• _TO DO_
For each line of the data below that holds "from", copy the line.

++++++

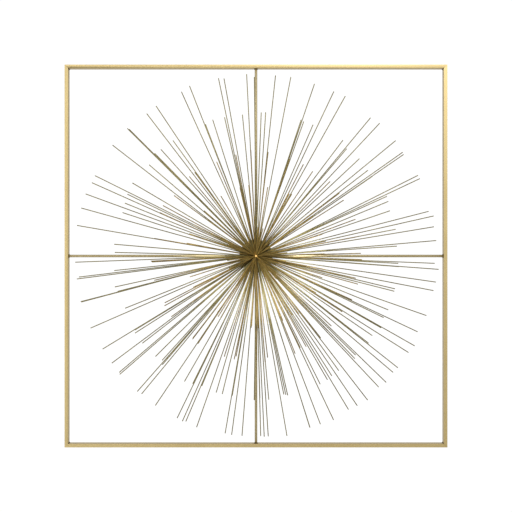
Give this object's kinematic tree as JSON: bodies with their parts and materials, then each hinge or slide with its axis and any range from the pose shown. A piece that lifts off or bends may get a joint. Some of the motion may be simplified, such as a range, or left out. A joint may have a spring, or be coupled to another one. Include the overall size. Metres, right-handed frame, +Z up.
{
  "type": "framed starburst wall sculpture",
  "caption": "Square metal tube frame holding a burst of straight wire rods on a central hub, carried by four thin stays; hangs flat on a wall.",
  "frame": {"origin": "centre of the square, on the wall plane that the backs of the four rear pads touch", "axes": "+Z up; +X to the right as seen from the front; the front faces -Y and the wall is on the +Y side"},
  "size_m": [0.914, 0.1154, 0.914],
  "materials": {
    "frame_metal": "satin gold lacquer on steel tube and bar",
    "rod_wire": "satin antique gold lacquer on steel wire",
    "hub_metal": "satin antique gold lacquer on turned steel",
    "weld": "darker gold over weld metal",
    "pad": "matt"
  },
  "bodies": {
    "root": {"bottom_tube": "frame_metal", "centre_disc": "hub_metal", "corner_welds": "weld", "front_rods_lower_left": "rod_wire", "front_rods_lower_right": "rod_wire", "front_rods_upper_left": "rod_wire", "front_rods_upper_right": "rod_wire", "hub_weld": "weld", "left_stay": "frame_metal", "left_tube": "frame_metal", "long_rods_lower_left": "rod_wire", "long_rods_lower_right": "rod_wire", "long_rods_upper_left": "rod_wire", "long_rods_upper_right": "rod_wire", "lower_stay": "frame_metal", "middle_rods_lower_left": "rod_wire", "middle_rods_lower_right": "rod_wire", "middle_rods_upper_left": "rod_wire", "middle_rods_upper_right": "rod_wire", "outer_rods_lower_left": "rod_wire", "outer_rods_lower_right": "rod_wire", "outer_rods_upper_left": "rod_wire", "outer_rods_upper_right": "rod_wire", "right_stay": "frame_metal", "right_tube": "frame_metal", "rod_hub": "hub_metal", "short_rods_lower_left": "rod_wire", "short_rods_lower_right": "rod_wire", "short_rods_upper_left": "rod_wire", "short_rods_upper_right": "rod_wire", "stay_end_welds": "weld", "stay_root_welds": "weld", "top_tube": "frame_metal", "upper_stay": "frame_metal", "wall_pads": "pad"}
  },
  "joints": []
}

++++++

• _SOLUTION BELOW_
Give this object's kinematic tree as JSON: bodies with their parts and materials, then each hinge or slide with its axis and any range from the pose shown. A piece that lifts off or bends may get a joint. Some of the motion may be simplified, such as a range, or left out. A joint may have a spring, or be coupled to another one. Include the overall size. Metres, right-handed frame, +Z up.
  "frame": {"origin": "centre of the square, on the wall plane that the backs of the four rear pads touch", "axes": "+Z up; +X to the right as seen from the front; the front faces -Y and the wall is on the +Y side"},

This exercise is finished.